In the question-and-answer portion after the talk, one museum scientist suggested the beginnings of this epidemic paralleled the historic early stages of HIV emergence in people.  Geology curator Chris Tacker suggested that if all the hibernation sites were limestone caves, then acid rainfall could be channeling a chemical change into these geologic fracture zones, speeding the release of carbon dioxide into the cave air by the dissolution of calcium carbonate. “This would mean that the bats would be hyperventilating all winter long, which could explain why they run through their fat stores,” he said. He emphasized this was just a suggestion for the biologists to consider. “The parallel in my mind is the guys who climb Mount Everest. They hyperventilate and loose lots of body fat at elevation where the oxygen is thinner,” Tacker explained. “They don’t sleep well because they are not getting enough oxygen, and they suffer necrotic tissue losses at their extremities.” A similar situation appears to be unfolding with the bats. The possibilities are endless, and the data is still being accrued.
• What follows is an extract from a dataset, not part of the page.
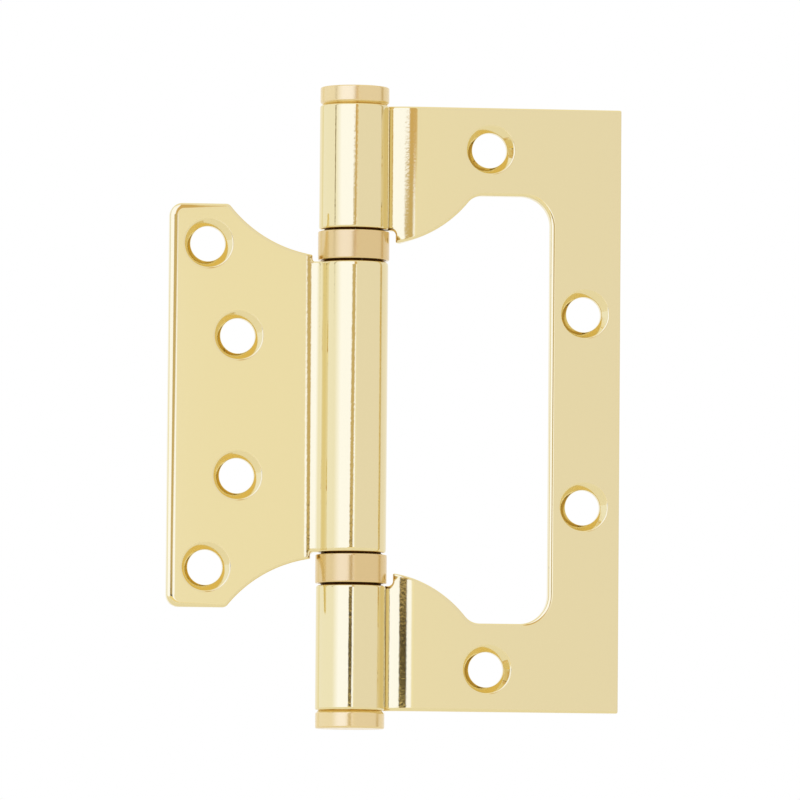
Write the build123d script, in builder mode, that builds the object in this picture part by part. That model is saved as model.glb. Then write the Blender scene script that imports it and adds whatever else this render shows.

The first signs that something were amiss came from photographs taken by cavers in N.Y. in February 2007. Since then, the number of affected hibernacula – what scientists call groups of bats that huddle close in caves to hibernate through the winter – have rapidly increased and spread south-southwest down the Appalachian Mountain cordillera.

Toward the end of the CBC video clip, Vermont Fish and Wildlife biologist Scott Darling said, “I think of all the work people like me have done to try to conserve these animals and its being taken away so fast… You can’t help but have it tug at your heart, tear at your soul.”